Digitales Composite-Material vom MIT

Kürzlich erschien im renomierten Wissenschaftsmagzin “Science” eine Publikation von C.Cheung und N.Gershenfeld vom MIT-Zentrum für Atome und Bits, mit dem Titel “Reversibly Assembled Cellular Composite Materials”, zu deutsch etwa “Reversibel zusammengesetzte zelluläre Verbund-Materialien”.

digital_materialsDigitale Composite-Material Elemente aus Carbonfaserverstärkten Polymere bilden ein Zweikomponenten-Baukastensystem
(c) AAAS, C.Cheung

Was steckt dahinter ? Grob einordnen kann man das Ganze in die Rubrik “Digitale Materialien”. Dabei geht es nicht nur um die Materialien selbst, sondern vielmehr umfasst dieser Begriff eine Konzeption und Betrachtungsweise, wie Materialien auf “zellulärer” Ebene zu komplexeren Strukturen zusammengesetzt werden können und – als Gegenstand der Forschung – welche Vorteile dies möglicherweise mit sich bringt.

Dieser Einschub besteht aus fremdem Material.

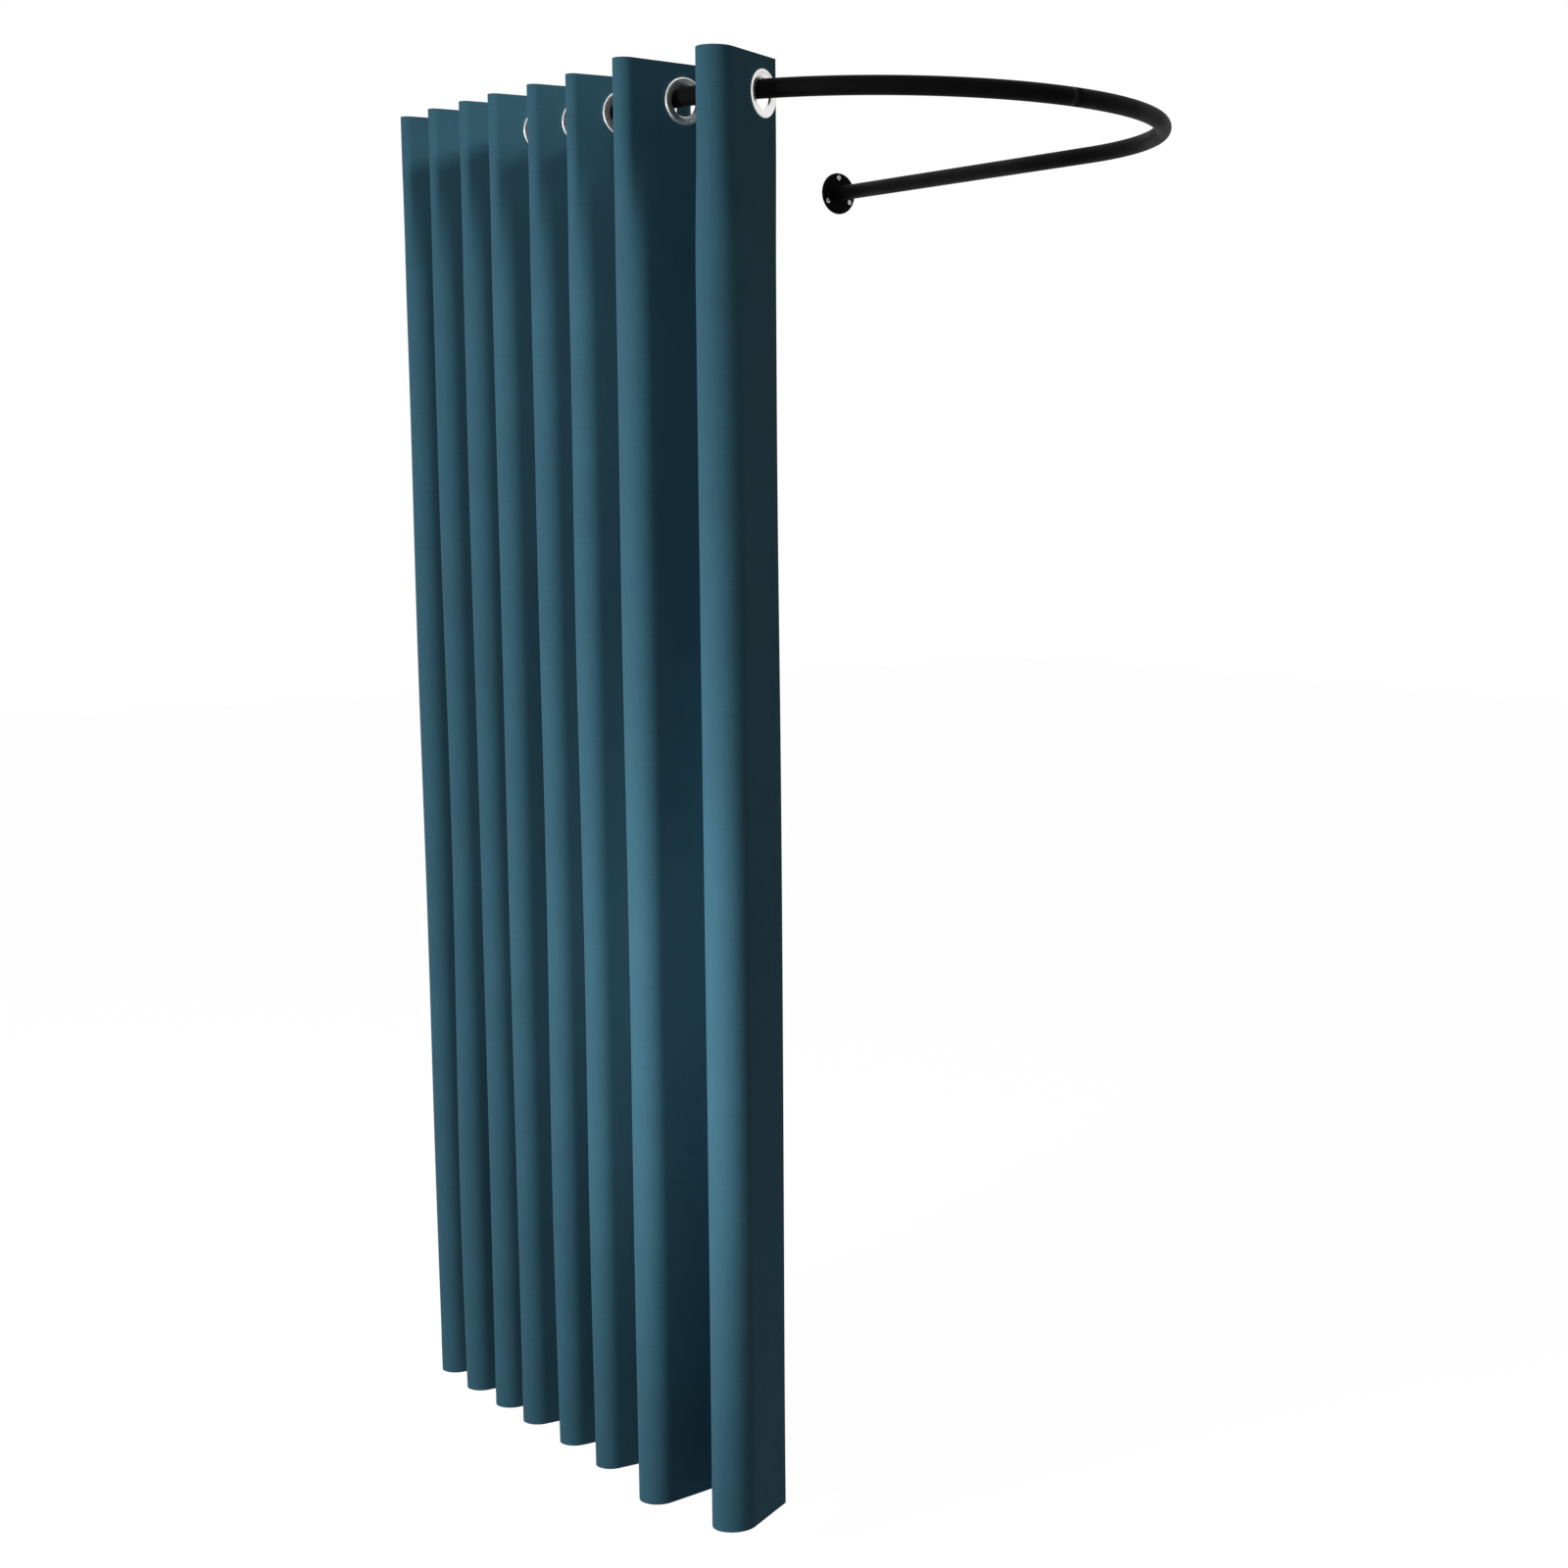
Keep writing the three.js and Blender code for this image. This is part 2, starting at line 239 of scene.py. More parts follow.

Das Prinzip an sich ist nicht neu, sondern entspricht, plakkativ dargestellt, etwa einem Haus, das aus einzelnen Ziegelsteinen zusammengesetzt wird, oder sowas wie Lego, oder dem Eiffelturm. Neu ist vielmehr die Betrachtung (und das ausloten der Leistungsfähigkeit) dieses Prinzips im Zusammenhang mit modernen Werkstoffen wie z.B. Carbonfasern, aber vor allem auch die Einbeziehung des Herstellungsvorgangs (“Fabbing”) und der dazu benötigten Maschinen bzw. kleinen Herstellungsrobotern (“Assembler”).

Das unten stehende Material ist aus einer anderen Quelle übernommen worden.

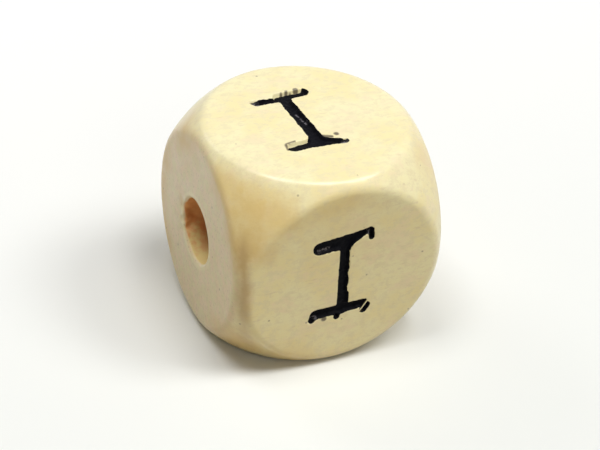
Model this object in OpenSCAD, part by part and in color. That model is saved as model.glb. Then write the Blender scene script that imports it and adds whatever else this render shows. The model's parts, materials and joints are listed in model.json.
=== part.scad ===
// Wooden letter bead: a small pale wood cube with its edges and corners rounded
// to a ball, drilled from side to side for a cord, with the same upright mark
// stamped into each of the four faces around the bore and filled with black ink.
//
// Frame: millimetres, +Z up. The origin is the middle of the face the bead
// stands on. The bore runs along X and the front mark faces -Y.

/* [Cube] */
// Distance between opposite flats
cube_side = 10; // [8:0.5:20]
// Depth that the rounding takes off the middle of each edge
edge_cut = 0.3; // [0.26:0.02:1]
// Radius of the soft rim where a flat runs into the rounding
rim_r = 0.6; // [0.2:0.05:0.7]

/* [Bore] */
// Diameter of the hole for the cord
bore_d = 3; // [1.5:0.1:5]
// Radius that breaks the edge of each mouth of the bore
lip_r = 0.15; // [0.05:0.05:0.4]

/* [Stamped mark] */
// Height of the mark over its two bars
mark_h = 4.55; // [3:0.05:6]
// Width of the bars over their round ends
mark_w = 3; // [2:0.05:4.5]
// Thickness of each bar
bar_t = 0.56; // [0.3:0.02:0.8]
// Width of the stem between the bars
stem_w = 0.52; // [0.3:0.02:0.9]
// Radius of the hollow corners between the stem and the bars
bracket_r = 0.35; // [0.1:0.05:0.7]
// Depth of the stamped recess
mark_depth = 0.22; // [0.1:0.02:0.5]
// Turn of the front mark, as the stamp struck it
front_turn = 2.5; // [-6:0.5:6]
// Turn of the top mark
top_turn = 1.5; // [-6:0.5:6]
// Sideways slip of the top mark from the middle of its face
top_slip = -0.36; // [-0.8:0.02:0.8]
// How far the top mark sits behind the middle of its face
top_rise = 0.16; // [-0.6:0.02:0.6]

/* [Ink] */
// Thickness of the ink on the floor of the recess
ink_t = 0.06; // [0.02:0.02:0.08]
// Gap between the ink and the walls of the recess
ink_gap = 0.02; // [0.01:0.01:0.05]

/* [Hidden] */
$fn = 96;
half = cube_side / 2;
ball_r = half * sqrt(2) - edge_cut;
// Centre of the rim's arc in a facing cut's section. The arc runs a hair past the
// ball, so that the two cross cleanly and leave no sliver between them
crossing = 0.001;
rim_z = half - rim_r;
rim_x = sqrt((ball_r - rim_r + crossing) ^ 2 - rim_z ^ 2);
bore_r = bore_d / 2;
// The hollow corners, kept within the bars' overhang and the stem's free height
hollow_r = min(bracket_r, (mark_w - bar_t - stem_w) / 2, (mark_h - 2 * bar_t) / 3);
// How far a cutter runs past the surface that it opens
overrun = 1;
// Each mark: its face, its own turn, and its slip sideways and up the face
FRONT = ["front", front_turn, [0, 0]];
TOP = ["top", top_turn, [top_slip, top_rise]];
BACK = ["back", 0, [0, 0]];
BOTTOM = ["bottom", 0, [0, 0]];
MARKS = [FRONT, TOP, BACK, BOTTOM];

// What one facing cut takes off the top of the ball: all that is above the flat,
// and outside the rim's arc, out to a flank that leaves the ball squarely
module facing() {
    rotate_extrude() difference() {
        polygon([
            [0, half],
            [rim_x, half],
            [rim_x, rim_z],
            [2 * rim_x, 2 * rim_z],
            [0, 2 * rim_z]
        ]);
        translate([rim_x, rim_z]) circle(rim_r);
    }
}

// The cube with rounded edges and corners is a ball with six flats
module rounded_cube() {
    difference() {
        sphere(ball_r);
        for (turn = [0, 90, 180, 270]) rotate([turn, 0, 0]) facing();
        for (turn = [90, 270]) rotate([0, turn, 0]) facing();
    }
}

// Half of the drill's path along X, from the middle out through one mouth
module half_bore() {
    rotate([0, 90, 0]) rotate_extrude() {
        square([bore_r, half + overrun]);
        translate([0, half - lip_r]) difference() {
            square([bore_r + lip_r, lip_r + overrun]);
            translate([bore_r + lip_r, 0]) circle(lip_r);
        }
    }
}

// Outline of the mark: a stem with a round-ended bar across each end, and hollow
// corners between them. inset draws every edge in by the same amount
module mark_outline(inset = 0) {
    stroke = bar_t - 2 * inset;
    bar_y = (mark_h - bar_t) / 2;
    bar_reach = (mark_w - bar_t) / 2;
    for (side = [-1, 1]) translate([0, side * bar_y]) {
        square([2 * bar_reach, stroke], center = true);
        for (end = [-1, 1]) translate([end * bar_reach, 0]) circle(d = stroke);
    }
    difference() {
        square([stem_w + 2 * hollow_r, 2 * bar_y], center = true);
        for (flip = [0, 1]) mirror([flip, 0]) stem_side(inset);
    }
}

// Clear space to the right of the stem, up to the bars, with round corners
module stem_side(inset) {
    corner_r = hollow_r + inset;
    reach_y = mark_h / 2 - bar_t + inset - corner_r;
    translate([stem_w / 2 - inset + corner_r, 0]) {
        square([2 * corner_r, 2 * reach_y], center = true);
        for (side = [-1, 1]) translate([0, side * reach_y]) circle(corner_r);
    }
}

// Turn about the bore that brings the front face to the place of a named face
function face_turn(face) =
    face == "top" ? -90 : face == "back" ? 180 : face == "bottom" ? 90 : 0;

// Puts a flat drawing where a mark goes, with its own Z along the face's outward
// normal and 0 at the surface
module at_mark(mark) {
    rotate([face_turn(mark[0]), 0, 0]) translate([0, -half, 0]) rotate([90, 0, 0])
        translate(mark[2]) rotate([0, 0, mark[1]])
            children();
}

module recess(mark) {
    at_mark(mark) translate([0, 0, -mark_depth])
        linear_extrude(mark_depth + overrun) mark_outline();
}

module ink(mark) {
    color("black") translate([0, 0, half]) at_mark(mark)
        translate([0, 0, -mark_depth])
            linear_extrude(ink_t) mark_outline(inset = ink_gap);
}

module bead() {
    color("blanchedalmond") translate([0, 0, half]) difference() {
        rounded_cube();
        half_bore();
        mirror([1, 0, 0]) half_bore();
        for (mark = MARKS) recess(mark);
    }
}

bead();
ink(FRONT);  // front_ink
ink(TOP);  // top_ink
ink(BACK);  // back_ink
ink(BOTTOM);  // bottom_ink
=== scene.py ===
"""Dresses the wooden cube bead: a faced and drilled ball of pale varnished wood,
with a mark stamped into each face around the bore and black ink in it.

The modelling is in millimetres with the origin at the middle of the bead, and each
finished piece is then brought to metres and to its place in the frame."""

import json
import math

import bmesh
import bpy
from mathutils import Matrix, Vector, noise


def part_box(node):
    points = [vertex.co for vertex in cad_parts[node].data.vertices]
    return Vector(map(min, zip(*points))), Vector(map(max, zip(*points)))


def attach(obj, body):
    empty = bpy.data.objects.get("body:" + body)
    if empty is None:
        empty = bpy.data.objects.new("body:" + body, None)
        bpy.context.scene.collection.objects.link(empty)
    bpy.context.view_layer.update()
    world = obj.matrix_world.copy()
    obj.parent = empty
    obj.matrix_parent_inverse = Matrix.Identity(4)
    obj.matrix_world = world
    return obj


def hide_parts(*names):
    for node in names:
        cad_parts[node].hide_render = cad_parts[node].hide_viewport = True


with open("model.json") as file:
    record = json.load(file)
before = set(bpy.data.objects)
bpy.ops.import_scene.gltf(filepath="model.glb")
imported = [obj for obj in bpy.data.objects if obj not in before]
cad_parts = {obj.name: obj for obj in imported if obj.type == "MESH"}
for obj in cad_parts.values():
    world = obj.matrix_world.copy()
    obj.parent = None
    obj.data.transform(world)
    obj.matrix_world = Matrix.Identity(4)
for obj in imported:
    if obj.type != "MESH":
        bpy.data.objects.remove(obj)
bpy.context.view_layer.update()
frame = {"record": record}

# Driving dimensions of the bead, in millimetres
MM = 0.001
BEAD_LOW, BEAD_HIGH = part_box("bead")
SIDE = (BEAD_HIGH.z - BEAD_LOW.z) / MM
HALF = SIDE / 2
EDGE_CUT = 0.3
RIM_R = 0.6
BORE = next(mount for mount in frame["record"]["mounts"] if mount["name"] == "bore")
BORE_R = BORE["dims"]["r_mm"]
LIP_R = 0.15

# Driving dimensions of the stamped mark. WALL is how wide the slope is that climbs
# from its floor to the face
MARK_H = 4.55
MARK_W = 3.0
BAR_T = 0.56
STEM_W = 0.52
BRACKET = 0.3
MARK_DEPTH = 0.22
WALL = 0.12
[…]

Konträr dazu wären “analoge” Verfahrensweise zu sehen, d.h., die Herstellung von Strukturen aus Materialien erfolgt bislang entweder “additiv” (z.B. 3D-Printer) oder “substraktiv” (= “span-abhebend”, z.B. CNC-Fräse).

Die “digitale” Verfahrensweise hingegen findet auf “zellulärer” Ebene statt, indem ein kleiner Roboter aus möglichst wenigen, also z.B. nur zwei verschiedenen Grundelementen große Mengen oder Massen an “Struktur” erzeugt, die dann natürlich in eine entsprechende Form gebracht wird, entweder gleich beim primären Herstellungsprozess selbst, oder durch Herstellung von makoskopisch zusammensetzbaren Modulen.

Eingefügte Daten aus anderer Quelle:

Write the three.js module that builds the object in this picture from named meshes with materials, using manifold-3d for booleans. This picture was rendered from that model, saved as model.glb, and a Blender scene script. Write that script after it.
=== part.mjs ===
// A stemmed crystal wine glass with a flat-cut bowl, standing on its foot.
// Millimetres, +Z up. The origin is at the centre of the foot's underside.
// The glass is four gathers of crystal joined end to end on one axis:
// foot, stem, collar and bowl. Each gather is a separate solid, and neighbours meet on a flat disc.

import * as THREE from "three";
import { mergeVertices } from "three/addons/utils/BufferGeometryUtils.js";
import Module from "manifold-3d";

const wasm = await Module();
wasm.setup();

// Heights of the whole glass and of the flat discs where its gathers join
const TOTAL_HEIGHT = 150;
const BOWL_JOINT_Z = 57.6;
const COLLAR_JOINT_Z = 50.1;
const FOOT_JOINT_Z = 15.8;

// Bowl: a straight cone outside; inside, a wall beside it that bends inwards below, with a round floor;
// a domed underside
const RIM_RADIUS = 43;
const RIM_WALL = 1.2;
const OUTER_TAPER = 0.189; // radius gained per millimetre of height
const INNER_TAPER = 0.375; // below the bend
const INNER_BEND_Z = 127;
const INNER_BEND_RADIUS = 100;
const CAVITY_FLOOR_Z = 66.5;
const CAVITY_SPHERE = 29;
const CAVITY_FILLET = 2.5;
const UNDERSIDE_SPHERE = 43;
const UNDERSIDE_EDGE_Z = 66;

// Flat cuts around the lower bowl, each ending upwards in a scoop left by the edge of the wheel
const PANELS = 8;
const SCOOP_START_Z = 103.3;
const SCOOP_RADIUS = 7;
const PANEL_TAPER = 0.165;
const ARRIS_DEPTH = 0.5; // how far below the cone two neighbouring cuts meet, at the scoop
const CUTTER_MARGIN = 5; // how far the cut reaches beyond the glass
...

Das klingt vielleicht zunächst etwas banal, bietet aber wichtige Vorteile z.B. im Hinblick auf Herstellungsverfahren im Nano-Bereich – diesbezüglich gibt es übrigens viele Beispiele, in denen die Natur ähnlich verfährt, z.B. beim Aufbau der Knochenstruktur.

Die zwei wichtigsten Vorteile sind:

1. Einfache (also relativ ungenaue) Positionierung, die aber dennoch zu hochgenauen Resultaten führt – eben das klassische Baukastensystem (“Tinker-Toy”). Der Fokus des Assembler-Roboters kann relativ eingeschränkt sein, er muss eigentlich nur wissen, wie er zwei Grundelemente zu verbinden hat und die Poisitionierung muss dabei nur grob (also “Digital”) vorgegeben werden.

2. Bessere Fehlererkennung (und damit Korrekturmöglichkeit); innerhalb eines digitalen Rasters ist einfacher zu erkennen, wenn etwas nicht richtig an Ort und Stelle sitzt.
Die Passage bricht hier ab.